人工冬眠がマウスの疾患治療に貢献しました
宇宙系SF小説では定番の人工冬眠への実現が一歩近づきました。
連合での研究ですが、その中に老化分子生物学研究チームがあり、以前にも紹介した砂川氏がリーダーです。
今回の研究は、
疾患を持つマウスを冬眠させると臓器損害が通常時より抑えられた、
という話です。
世界全体で見ると、死因トップを占めるのは血液の循環がうまくいかない疾患だそうです。
今回疾患を持つマウスを冬眠させるために、前回の投稿でも紹介した、砂川氏の遺伝子編集方式が採用されました。
要は、脳内のQ神経を刺激することで人工的に冬眠状態へ誘導出来ます。今回はそれを応用した医療実験の成功と見る事も出来ます。
今回は、人工冬眠の研究と、心臓血管手術時の大きなリスクとなる腎臓障害を防ぐ仕組みの掛け合わせです。
元々人工冬眠自体が、医療と宇宙開発での応用を掲げていたので違和感はない応用実験ですが、それでも異分野のコラボはやはり意義深いです。
よくよく見ると、理研の中に、そういった最先端の基礎研究と臨床を橋渡しするプログラムが存在していました。
このリードをする升本氏はiPSを使った人工心臓が研究テーマで、これもとても再生医療への期待が高まる分野です。
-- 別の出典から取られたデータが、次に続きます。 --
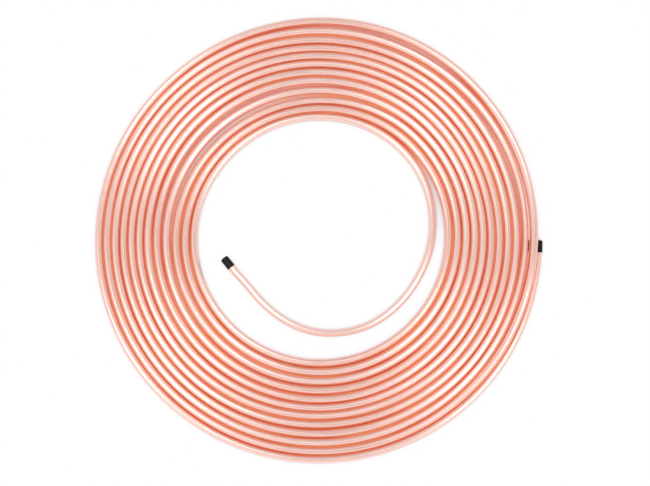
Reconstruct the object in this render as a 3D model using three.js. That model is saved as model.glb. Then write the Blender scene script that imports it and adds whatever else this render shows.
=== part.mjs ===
// A flat coil of soft copper tube: one length of tube wound into a spiral of a single layer, its
// inner end sprung loose into the open middle, with a slip-on plastic cap on each end.
// Millimetres, +Z up. The coil lies on z = 0, seen from above it winds inwards clockwise.
import * as THREE from "three";

// Tube: 3/16 in soft copper with its standard wall.
const TUBE_OD = 4.76;
const TUBE_WALL = 0.76;
const SECTION_SIDES = 8; // flats across the diameter, one of them underneath
const STEPS_PER_TURN = 28; // the same on every turn, so that neighbouring turns bend together

// Winding: the turns that lie side by side, counted inwards from the outer end.
const PACK_TURNS = 11.5;
const OUTER_RADIUS = 145.1; // axis of the coil to the middle of the tube, at the outer end
const OUTER_GAP = 0.44; // between neighbouring turns at the rim
const INNER_GAP = 1.19; // and at the innermost turn
const START_ANGLE = -0.4; // degrees, where the outer end lies
const DRIFT = { x: 0.7, y: 2 }; // the innermost turn's centre from the outermost turn's
const OVAL = { stretch: 0.53, angle: 11 }; // a hand-wound coil isn't quite round; degrees

// Places where the turns have sprung a little out (+) or in (-). turn and angle give the middle of
// the place, reach the turns it takes in on each side, and spread its degrees on each side.
const LOOSE_SPOTS = [
  { turn: 0.2, reach: 2.6, angle: -299, spread: 80, push: 3.2 },
  { turn: 1.8, reach: 1.2, angle: -343, spread: 45, push: 0.9 },
  { turn: 4.5, reach: 3.1, angle: -80, spread: 50, push: -1 },
  { turn: 5, reach: 3.7, angle: -339, spread: 50, push: -1 },
  { turn: 6.6, reach: 3.7, angle: -281, spread: 56, push: 0.45 },
  { turn: 6.7, reach: 3.7, angle: -191, spread: 95, push: 1 },
  { turn: 9.9, reach: 2.2, angle: -238, spread: 75, push: -2.3 },
];

// Outer end: it is tucked in towards the next turn, which rides up over its cap.
const TUCK = { depth: 2.2, turns: 0.15 };
const RIDE_TURNS = 0.16; // how far the raised stretch runs on each side of the cap

// Inner end: degrees past the innermost turn, and how far inside that turn's radius it lies.
const TAIL = [
  [45, 1.8],
  [90, 2],
  [120, 2.2],
  [150, 3.8],
  [180, 7.9],
  [201, 11.2],
  [221, 13.1],
  [241, 14.6],
  [270, 18.3],
  [300, 23.4],
  [318, 25.2],
  [328, 24.7],
  [339, 21.6],
  [346.5, 18.3],
];

// Caps: closed sleeves of thin plastic.
const CAP_LENGTH = 8;
const CAP_WALL = 0.3;
const CAP_END_WALL = 0.9;
const CAP_ROUNDING = 1.4; // on the closed end's rim
const CAP_FIT = 0.1; // between the tube and the cap, all round and at the tube's end
const CAP_REST_GAP = 0.3; // between the outer cap and the turn that rides over it
const SETTLE_LENGTH = 30; // of tube that comes down from a cap's height to the floor

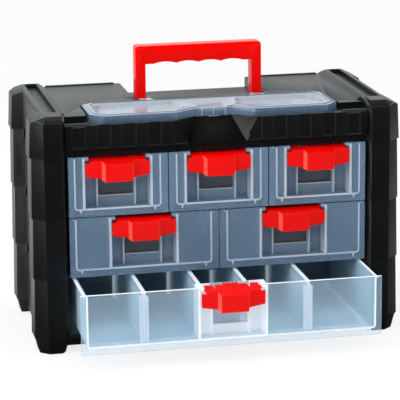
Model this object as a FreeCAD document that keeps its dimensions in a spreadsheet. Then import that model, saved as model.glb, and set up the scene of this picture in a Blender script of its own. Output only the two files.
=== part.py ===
import FreeCAD, Part
import itertools
import math
import os
import re

import Sketcher

# A drawer cabinet for small parts, built of stacked modules.
# Frame: origin under the middle of the case on the plane it stands on,
# X to the right, Y to the back, Z up. The drawer fronts face -Y. Millimetres.

SIZES = {
    # Case
    "case_width": 400,
    "case_depth": 200,
    "base_height": 17,
    "row_pitch": 66,
    "cap_height": 45,
    "wall": 2.4,
    "row_flare": 1.3,
    "cap_flare": 2.0,
    # Corner columns
    "column_reach": 35.5,
    "column_side": 38,
    "corner_x": 12,
    "corner_y": 11,
    "mouth_bevel": 3.5,
    "side_recess": 10,
    "side_bevel": 8,
    "rear_recess": 5,
    # Base
    "foot_taper": 4,
    "rail_lift": 8,
    "rail_width": 12,
    "middle_foot": 24,
    # Shelves and partitions
    "shelf": 2.8,
    "shelf_inset": 6.5,
    "partition": 2,
    "strike_depth": 2.5,
    "strike_drop": 1.2,
    # Side clips across the seams
    "clip_length": 12,
    "clip_height": 9,
    "clip_stand": 1.6,
    "clip_thickness": 3.4,
    # Cap
    "ridge_drop": 7,
    "ridge_bevel": 14,
    "ridge_front": 23,
    "ridge_rear": 12,
    "deck_drop": 5.5,
    "deck_inset": 40,
    "deck_slope": 7,
    "trough_inset": 17,
    "trough_width": 13,
    "trough_front": 75,
    "trough_rear": 88,
    "ledge_drop": 13.5,
    "ledge_back": 66,
    "fascia_inset": 3,
    "fascia_thickness": 6,
    "fascia_lift": 7.5,
    "fascia_lip": 2,
    "flute_pitch": 27.2,
    "flute_width": 13.4,
    "flute_depth": 2,
    "flute_floor": 1.6,
    "finger_top": 45.3,
    "finger_bottom": 31,
    "finger_block": 54,
    # Handle and its recess
    "recess_half": 73,
    "recess_drop": 17,
    "recess_front": 2,
    "grip_half": 70.5,
    "grip_leg": 11,
    "grip_thickness": 16,
    "grip_height": 60,
    "grip_bar": 20,
    "grip_round": 3.5,
    "scallop_width": 25,
    "scallop_radius": 40,
    "grip_floor_gap": 1,
    "grip_pin_radius": 3,
    "grip_pin_length": 22,
    "grip_boss": 15,
    "pin_fit": 0.06,
    # Lid
    "lid_half": 135.5,
    "lid_front": 87,
    "lid_back": 10,
    "lid_corner": 13,
    "lid_side_back": 25,
    "lid_back_half": 126,
    "lid_notch_out": 42,
    "lid_notch_in": 21,
    "lid_notch_y": 72,
    "lid_height": 9.7,
    "lid_wall": 1.8,
    "lid_skin": 2,
    "lid_seat": 0.3,
    "lid_well_gap": 2,
    "lid_back_gap": 3.5,
    "lug_half": 6.7,
    "lug_place": 62,
    "lug_gap": 0.4,
    "lug_radius": 2.6,
    "lug_y": 2.6,
    "lug_drop": 4.5,
    "lug_slot_back": 0.4,
    "lid_pin_radius": 1.25,
    "lid_pin_length": 20,
    "snap_half": 6,
    "snap_drop": 3,
    "snap_thickness": 1.6,
    "snap_gap": 0.6,
    # Parts tray
    "tray_flange": 3.5,
    "tray_rim": 1.6,
    "tray_body": 8,
    "tray_hole": 7.4,
    "tray_wall": 1.6,
    "tray_depth": 22,
    "tray_split": 47,
    # Drawers
    "face_inset": 3.5,
    "face_thickness": 2.2,
    "face_side_gap": 1.5,
    "face_gap": 2.5,
    "face_end_gap": 0.5,
    "box_inset": 6.5,
    "box_depth": 178,
    "box_lift": 7,
    "box_drop": 1.2,
    "box_wall": 1.6,
    "box_round": 4,
    "rim_width": 2.6,
    "rim_thickness": 1.6,
    "runner_inset": 6.5,
    "runner_width": 2,
    "runner_gap": 0.3,
    "bay_width": 69.5,
    "bay_depth": 20,
    "bay_rib_place": 19.5,
    "bay_rib_depth": 9,
    "bay_bar_height": 24,
    "bay_bar": 1.6,
    "open_distance": 66,
    # Dividers of the wide drawer
    "divider_one": 94.5,
    "divider_two": 32.5,
    "divider_three": 17.5,
    "divider_four": 82.5,
    "divider_width": 4.4,
    "divider_skin": 1.2,
    "divider_gap": 0.3,
    "groove_wall": 1.4,
    "groove_reach": 5,
    # Latches
    "latch_gap": 0.4,
    "latch_axis_inset": 7,
    "latch_axis_drop": 4.5,
    "latch_pin_radius": 2,
    "latch_pin_reach": 1.4,
    "wing_top": 60,
    "wing_bottom": 42.5,
    "wing_stand": 2.5,
    "wing_thickness": 2.2,
    "wing_taper": 3.5,
    "nose_half": 14.2,
    "nose_root": 18.2,
    "nose_stand": 10.5,
    "nose_top": 58.7,
    "nose_bottom": 39.5,
    "nose_root_bottom": 38,
    "nose_root_top": 63,
    "latch_top": 63.6,
    "latch_plate": 2,
    "latch_plate_half": 24,
    "latch_plate_back": 16,
    "latch_arm_back": 11,
    "hook_half": 8,
    "hook_rib": 1.2,
    "hook_count": 5,
    "hook_length": 5,
    "hook_rise": 0.9,
}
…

近年のこの研究では、高精度に心臓の動きを測るデバイス開発の研究が発表されています。
こちらも今回同様、橋渡しプログラムの一環でバイオテクノロジー研究者とのコラボです。
こういった試みはとても必要性とその意義を感じます。
特に医療のように、新しいテクノロジーの活用余地が極めて高く、同時にその新規参入が外部からは行いにくく見える分野においてはなおさらです。
升本氏以外のケースがまだ公開記事を見るとなさそうなので、ぜひこういった野心的なプログラムは活性化してほしいです。
余談ですが、もともと理研の創設は、海外での理化学研究の動きに明るい高峰譲吉などが国に嘆願して成就しました。今から100年以上前の話です。
その高峰譲吉が発見(諸説あり)したのが、お馴染みの「アドリナリン」です。
これは腎臓あたりから分泌される化学物質で、我々の血圧をあげる生理的作用を及ぼします。
医療においてアドレナリンは、心停止時に用いたり、アナフィラキシーショック(蜂にさされたときや食のアレルギーなどが有名ですね)や敗血症に対する血管収縮薬として用いられています。
つまり、理研創設者の研究が、iPSや人工冬眠という新しい手法で解決しようとしているという見方もできるわけですね。
と、やや強引ですが理研の新しい動きとその期待を、たっぷりと睡眠をとりながらこれからも健やかに眺めていきたいとおもいます。